How effective is Multi-source pivoting for Translation of Low Resource Indian Languages?
Pranav Gaikwad, Meet Doshi, Raj Dabre, Pushpak Bhattacharyya
TL;DR
This paper investigates translating English to low-resource Indian languages using multi-source pivoting, leveraging both the source English sentence and pivot language representations with typically two pivot languages. It evaluates multiple architectural variants (LAM, cross-attention schemes, regularization) and data augmentation strategies (pivot-synthetic and target-synthetic) across Konkani, Manipuri, Sanskrit, and Bodo with Hindi, Marathi, and Bengali as pivots. The main finding is that multi-source pivoting provides only marginal improvements over strong baselines, though synthetic data can provide additional gains; the results challenge prior claims and suggest that pivoting benefits depend on data quantity and training setup. The work highlights a promising direction for low-resource MT and offers guidance for future exploration of multi-source pivoting and synthetic data use.
Abstract
Machine Translation (MT) between linguistically dissimilar languages is challenging, especially due to the scarcity of parallel corpora.

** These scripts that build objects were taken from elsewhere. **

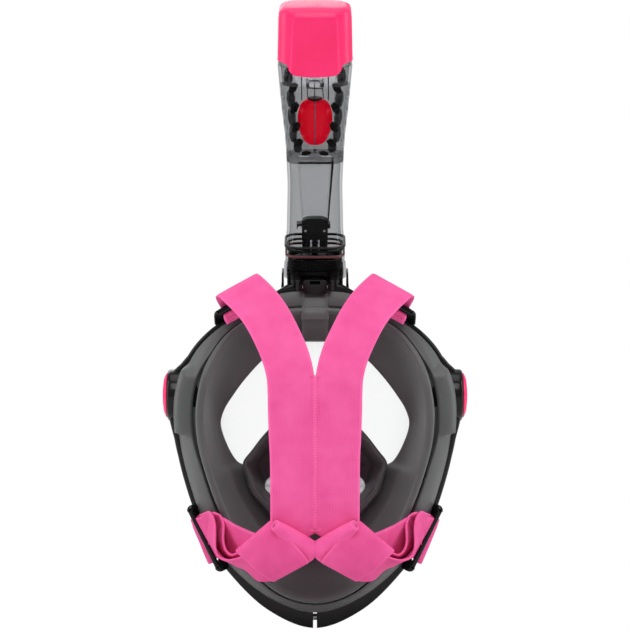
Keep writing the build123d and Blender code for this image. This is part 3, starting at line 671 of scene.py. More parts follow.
def build_skirt():
    """Seal behind the rim: convex band, deep groove, lip roll, then a bowl down to the eye opening."""
    deep = lip_depth(LIP_CURVE)
    height = BAND_CURVE[:, 1]
    over_valve = ease(height, -25.4, -23.4) * ease(-height, -22, -15)
    closed = ease(LIP_CURVE[:, 1], 14, 30)
    widen = 1.4 * ease(-LIP_CURVE[:, 1], -26, -6) * ease(LIP_CURVE[:, 1], -50, -20) - 1.15 * closed
    shoulder = inset(LIP_CURVE, -2.3 - widen)
    lip_foot = inset(LIP_CURVE, 4.6)

    def band(part, rise, swell):
        curve = inset(share(BAND_CURVE, shoulder, part), -2.4 * swell * over_valve)
        return at_depth(curve, 4.4 + (deep - 12.4) * rise + 8.6 * swell * over_valve)

    def lip(out, down):
        return at_depth(inset(LIP_CURVE, -out), deep - down)

    def bowl(part, rise, under=0.0):
        return at_depth(share(lip_foot, OPENING_CURVE, part), -6 + (deep + 4.4) * rise - under)

    rings = [
        at_depth(inset(SEAT_CURVE, 0.4), -5.6), at_depth(inset(SEAT_CURVE, 0.4), 3.2),
        at_depth(inset(BAND_CURVE, -2.4 * over_valve), 3.2), band(0, 0, 1), band(0.03, 0.07, 1.06),
        band(0.12, 0.24, 1), band(0.3, 0.5, 0.76), band(0.5, 0.72, 0.5), band(0.7, 0.87, 0.24),
        band(0.88, 0.97, 0.06), band(0.97, 1.0, 0), lip(2.2 + widen, 8.5),
        lip(1.9 + widen, 11 - 1.6 * closed), lip(1.8 + widen, 15 - 5 * closed), lip(0.5, 15 - 5 * closed),
        lip(0.2, 9), lip(0.3, 3.4), lip(0.55, 1.6), lip(0.3, 0.5), lip(-0.6, -0.25), lip(-1.9, -0.5),
        lip(-3.2, -0.15), lip(-4.2, 0.7),
        bowl(0.02, 0.96), bowl(0.12, 0.80), bowl(0.22, 0.67), bowl(0.36, 0.48), bowl(0.52, 0.32),
        bowl(0.70, 0.175), bowl(0.86, 0.065), bowl(0.96, 0.015),
        at_depth(inset(OPENING_CURVE, 0.1), -6.4), at_depth(inset(OPENING_CURVE, 0.35), -7.2),
        at_depth(inset(OPENING_CURVE, 0), -8), bowl(0.9, 0.05, 2), bowl(0.7, 0.175, 2), bowl(0.52, 0.32, 2),
        bowl(0.36, 0.48, 2), bowl(0.2, 0.68, 3), lip(-3, 6), lip(-1.4, 16.6), lip(1.2, 16.8),
        at_depth(inset(SEAT_CURVE, 4), 0), at_depth(inset(SEAT_CURVE, 3), -5.6)]
    new_object("skirt_seal", grid(rings, along=True), SKIRT_GREY, ["face_skirt"])


def build_brow_duct():
    """Raised air channel down the middle of the brow, in three steps of (height, depth, half width)."""
    course = [row for steps, samples in (
        ([(66.6, 5.2, 8.4), (62, 7.4, 8.6), (58.2, 9.4, 8.6)], 4),
        ([(57.3, 14.2, 8.8), (54, 15.6, 8.8), (50, 15.9, 9)], 4),
        ([(49.1, 13.4, 8.7), (45, 10.6, 8.6), (40, 5.6, 8.4), (36.2, 0.8, 8.2), (35, -2.4, 7.8)], 5),
    ) for row in smooth_path(steps, samples).tolist()]
    rings = []
    for z, y, half in course:
        near = [(-half, -7), (-half, -1.3), (0.5 - half, -0.4), (1.4 - half, 0), (-half / 2, 0.15)]
        section = near + [(-x, rise) for x, rise in reversed(near)]
        rings.append([(x, y + rise, z) for x, rise in section])
    crisp(new_object("brow_duct", solid(rings), SKIRT_GREY), 40)


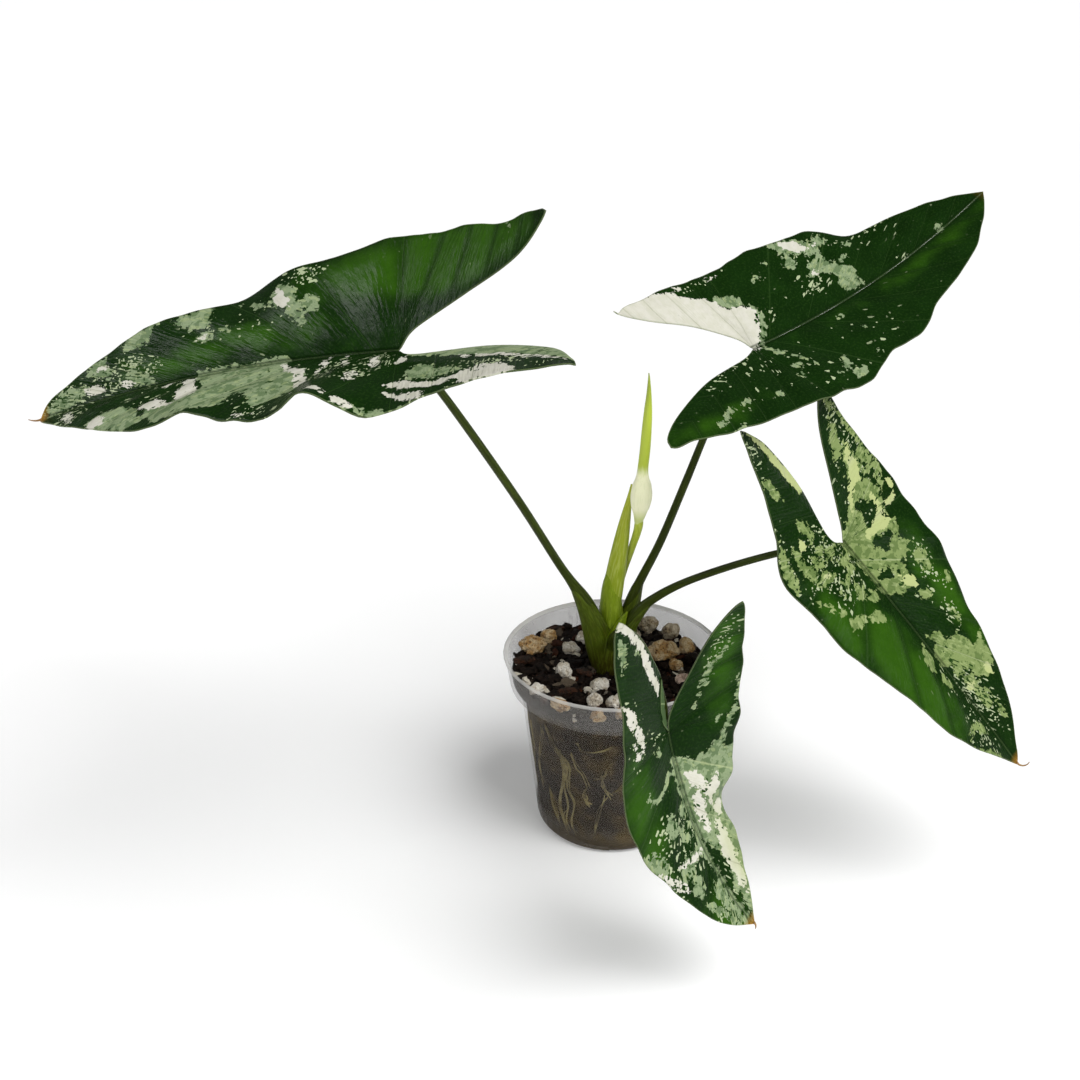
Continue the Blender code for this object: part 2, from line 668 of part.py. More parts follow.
def make_soil():
    """The soil, bedded round the stem, the roots and what lies on it."""
    soil = piece("soil", soil_solid(), "soil")
    cutters = [
        piece("stem_cutter", stem_solid(GAP), "soil"),
        piece("rhizome_cutter", rhizome_solid(GAP), "soil"),
        piece("foot_cutter", foot_sleeve(), "soil"),
    ]
    cutters += [
        piece(f"root_cutter_{i}", tube(root_route(i), ROOT_SIDES, ROOT_BED), "soil")
        for i in range(ROOT_COUNT)
    ]
    cutters += [
        piece(name + "_cutter", stone_solid(place, size, turn, seed, GAP, flat), "soil")
        for name, place, size, turn, seed, flat in loose_pieces()
    ]
    cut(soil, cutters)
    return soil


def foot_sleeve():
    """The short stretch between the stem and the rhizome, as a cutter."""
    radius = STEM_RADII[0] * MM
    ends = [STEM_FOOT - Vector((0, 0, 2 * RHIZOME_GAP)), STEM_FOOT + Vector((0, 0, RHIZOME_GAP))]
    return tube([(*end, radius) for end in ends], STEM_STEPS)


def make_loose_pieces():
    """Pumice and bark lying on the soil."""
    for name, place, size, turn, seed, flat in loose_pieces():
        finish = "bark" if flat else name.rsplit("_", 1)[0]
        piece(name, stone_solid(place, size, turn, seed, 0.0, flat), finish, smooth=not flat)


def spine_angles(leaf, half, share):
    """Pitch and turn of the midrib's line at a share of the blade's length."""
    if share >= 0:
        return -math.radians(leaf["droop"]) * share**DROOP_POWER, math.radians(leaf["sway"]) * share
    return math.radians(half["lobe_lift"]) * share / LOBE_SHARE, 0.0


def spine(leaf, half, distance):
    """Point on the midrib's bent line, and its three directions there."""
    sums = Vector()
    for i in range(BEND_STEPS):
        pitch, turn = spine_angles(leaf, half, distance / leaf["length"] * (i + 0.5) / BEND_STEPS)
        sums += Vector((
            math.cos(pitch) * math.cos(turn), math.cos(pitch) * math.sin(turn), math.sin(pitch)
        ))
    pitch, turn = spine_angles(leaf, half, distance / leaf["length"])
    side = Vector((-math.sin(turn), math.cos(turn), 0.0))
    up = Vector((
        -math.sin(pitch) * math.cos(turn), -math.sin(pitch) * math.sin(turn), math.cos(pitch)
    ))
    return sums * (distance / BEND_STEPS), side, up


def blade_axes(leaf):
    """Forward, left and up of the blade where the stalk meets it."""
    heading, rise, roll = (math.radians(leaf[key]) for key in ("heading", "rise", "roll"))
    forward = Vector((
        math.cos(rise) * math.cos(heading), math.cos(rise) * math.sin(heading), math.sin(rise)
    ))
    level = Vector((-math.sin(heading), math.cos(heading), 0.0))
    above = forward.cross(level)
    left = level * math.cos(roll) + above * math.sin(roll)
    return forward, left, -level * math.sin(roll) + above * math.cos(roll)


def blade_point(leaf, half, sign, flat):
    """Where a flat point (along, aside, lift), in millimetres, lies on the folded blade."""
    along, aside, lift = flat
    centre, side, up = spine(leaf, half, along)
    reach = abs(aside) / (HALF_WIDTH_SHARE * leaf["length"])
    fold = half["fold"] + leaf["tip_fold"] * min(max(along / leaf["length"], 0.0), 1.0)
    out = 0.0
    rise = 0.0
    for i in range(FOLD_STEPS):
        angle = math.radians(fold - half["camber"] * reach * (i + 0.5) / FOLD_STEPS)
        out += math.cos(angle) * abs(aside) / FOLD_STEPS
        rise += math.sin(angle) * abs(aside) / FOLD_STEPS
    last = math.radians(fold - half["camber"] * reach)
    out -= lift * math.sin(last)
    rise += lift * math.cos(last)
    local = centre + side * (sign * out) + up * rise
    forward, left, above = blade_axes(leaf)
    world = Vector(leaf["stalk"]) + forward * local.x + left * local.y + above * local.z
    return world * MM


def margin_curves(leaf, half):
    """Functions for the outer margin, the inner margin and the lobe's rib."""
    length = leaf["length"]
    lobe_tip = half["lobe_tip"]
    distances = [share * length for share in STATIONS]
    distances += [share * lobe_tip[0] for share in LOBE_STATIONS]
    stations = zip(distances, half["widths"], half["lifts"])
    outer_points = [(length, 0.0, 0.0), *stations, lobe_tip]
    chord = Vector(lobe_tip[:2])
    inward = Vector((chord.y, -chord.x)).normalized()
    if inward.y > 0:
        inward = -inward
    inner_points = [(0.0, 0.0, 0.0)]
    for share, bow in zip(INNER_STATIONS, half["inner"]):
        point = chord * share + inward * bow
        inner_points.append((point.x, point.y, lobe_tip[2] * share))
    inner_points.append(lobe_tip)
    inner_shares = (0.0, *INNER_STATIONS, 1.0)

    def outer(row):
        return along_points(outer_points, row)

    def inner(share):
        for i, (low, high) in enumerate(zip(inner_shares, inner_shares[1:])):
            if share <= high:
                return along_points(inner_points, i + (share - low) / (high - low))
        return inner_points[-1]

    def rib(row):
        share = (row - STALK_ROW) / (BLADE_ROWS[-1] - STALK_ROW)
        inside = inner(share)
        outside = outer(row)
        part = LOBE_RIB_SHARE * (1 - (1 - share) ** 2)
        return tuple(a + (b - a) * part for a, b in zip(inside, outside))

    return outer, inner, rib


def along_points(points, row):
    """The Catmull-Rom point at row, where whole rows are the points themselves."""
    index = min(int(row), len(points) - 2)
    first = [2 * a - b for a, b in zip(points[0], points[1])]
    last = [2 * a - b for a, b in zip(points[-1], points[-2])]
    run = [first, *points, last]
    return spline_point(run[index : index + 4], row - index)


def strip(bm, rows, columns, place):
    """A grid whose corners are placed by place(row, column)."""
    made = bmesh.ops.create_grid(
        bm, x_segments=len(rows) - 1, y_segments=len(columns) - 1, size=1.0
    )["verts"]
    for vert in made:
        row = round((vert.co.x + 1) / 2 * (len(rows) - 1))
        column = round((vert.co.y + 1) / 2 * (len(columns) - 1))
        vert.co = place(rows[row], columns[column])
    return made


def half_blade(bm, leaf, half):
    """Lays out one half flat: (along, aside, lift) in millimetres."""
    outer, inner, rib = margin_curves(leaf, half)
    lobe_rows = [row for row in BLADE_ROWS if row >= STALK_ROW]

    def outer_place(row, column):
        outside = outer(row)
        inside = rib(row) if row >= STALK_ROW else (max(outside[0], 0.0), 0.0, 0.0)
        flat = [a + (b - a) * column for a, b in zip(inside, outside)]
        flat[2] = inside[2] + (outside[2] - inside[2]) * column**2
        return flat

    def inner_place(row, column):
        share = (row - STALK_ROW) / (BLADE_ROWS[-1] - STALK_ROW)
        return [a + (b - a) * column for a, b in zip(rib(row), inner(share))]

    return strip(bm, BLADE_ROWS, BLADE_COLUMNS, outer_place) + strip(
        bm, lobe_rows, LOBE_COLUMNS, inner_place
    )


def midrib_depth(along, aside, length):
    """How far the midrib stands out under the blade."""
    if abs(aside) > 0.01 or along < -0.01:
        return 0.0
    return MIDRIB_DEPTH * (1 - 0.8 * max(along, 0.0) / length)


def make_leaf(name):
    """One arrow-shaped blade, folded along its midrib, waved at its edge and ribbed below."""
    leaf = LEAVES[name]
    bm = bmesh.new()
    ridge = bm.verts.layers.float.new("ridge")
    for side, sign in (("left", 1), ("right", -1)):
        half = leaf[side]
        for vert in half_blade(bm, leaf, half):
            flat = vert.co.copy()
            vert[ridge] = midrib_depth(flat.x, flat.y, leaf["length"])
            vert.co = blade_point(leaf, half, sign, flat)
    bmesh.ops.remove_doubles(bm, verts=bm.verts, dist=0.02 * MM)
    bmesh.ops.dissolve_degenerate(bm, edges=bm.edges, dist=0.005 * MM)
    bmesh.ops.triangulate(bm, faces=bm.faces)
    bmesh.ops.recalc_face_normals(bm, faces=bm.faces)
    up = blade_axes(leaf)[2]
    if sum((face.normal * face.calc_area() for face in bm.faces), Vector()).dot(up) < 0:
        bmesh.ops.reverse_faces(bm, faces=bm.faces)
    bm.normal_update()
    under = bm.verts.layers.float_vector.new("under")
    for vert in bm.verts:
        vert[under] = vert.co - vert.normal * (BLADE_THICKNESS + vert[ridge])
    skin = list(bm.faces)
    grown = bmesh.ops.extrude_face_region(bm, geom=skin, use_keep_orig=True)["geom"]
    for element in grown:
        if isinstance(element, bmesh.types.BMVert):
            element.co = element[under]
    bmesh.ops.triangulate(bm, faces=bm.faces)
    bmesh.ops.recalc_face_normals(bm, faces=bm.faces)
    return piece(f"leaf_{name}", bm, "leaf")


def main():
    clear_scene()
    make_pot()
    make_soil()
    make_roots()
    make_stem()
    make_loose_pieces()
    make_stalks()
    for name in LEAVES:
        make_leaf(name)


main()
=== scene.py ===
"""Looks of the potted alocasia: variegated blades, stalks, flower, clear pot, soil and pumice."""

import math
import random

import bmesh
import bpy
import numpy as np
from mathutils import Matrix, Vector, noise


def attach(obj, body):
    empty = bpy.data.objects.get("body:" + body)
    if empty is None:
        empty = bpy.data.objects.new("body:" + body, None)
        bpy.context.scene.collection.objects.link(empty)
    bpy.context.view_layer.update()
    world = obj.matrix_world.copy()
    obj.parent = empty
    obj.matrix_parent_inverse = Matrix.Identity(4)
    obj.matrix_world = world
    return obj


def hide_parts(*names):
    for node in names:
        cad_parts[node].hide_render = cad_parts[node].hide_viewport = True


MM = 0.001

# Camera, in millimetres and degrees
CAMERA_PLACE = (-35.0, -528.0, 398.0)
CAMERA_PITCH = 25.2
FOCAL_PIXELS = 1280.0
PICTURE_PIXELS = 1080.0
SENSOR = 36.0

# Studio
FLOOR_SIZE = 40.0
FLOOR_GLOW = 0.16
SUN_FROM = (0.55, -0.35, 1.0)
SUN_SPREAD = 42.0
SUN_STRENGTH = 3.1
FILL_PLACE = (-0.25, -1.15, 0.6)
FILL_SIZE = 0.8
FILL_POWER = 4.0
LEFT_GLOSS_PLACE = (-1.05, 0.05, 1.05)
LEFT_GLOSS_SIZE = 0.32
LEFT_GLOSS_POWER = 6.0
RIGHT_GLOSS_PLACE = (1.1, -0.55, 0.6)
RIGHT_GLOSS_SIZE = 0.3
RIGHT_GLOSS_POWER = 2.0
SKY_STRENGTH = 0.16

# Blades: the same measures as the source's
HALF_WIDTH_SHARE = 0.29
LOBE_SHARE = 0.58
DROOP_POWER = 1.3
BEND_STEPS = 24
FOLD_STEPS = 10
STATIONS = (0.97, 0.91, 0.82, 0.70, 0.58, 0.46, 0.33, 0.20, 0.07)
LOBE_STATIONS = (0.12, 0.38, 0.64, 0.86, 0.965)
INNER_STATIONS = (0.12, 0.42, 0.75, 0.94)
LAST_ROW = 15
STALK_ROW = 9.5
LOBE_RIB_SHARE = 0.24
ROW_STEP = 0.1
BLADE_COLUMNS = 28
LOBE_COLUMNS = 9
BLADE_SKIN = 0.55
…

Prior works suggest that pivoting through a high-resource language can help translation into a related low-resource language. However, existing works tend to discard the source sentence when pivoting. Taking the case of English to Indian language MT, this paper explores the 'multi-source translation' approach with pivoting, using both source and pivot sentences to improve translation. We conducted extensive experiments with various multi-source techniques for translating English to Konkani, Manipuri, Sanskrit, and Bodo, using Hindi, Marathi, and Bengali as pivot languages. We find that multi-source pivoting yields marginal improvements over the state-of-the-art, contrary to previous claims, but these improvements can be enhanced with synthetic target language data. We believe multi-source pivoting is a promising direction for Low-resource translation.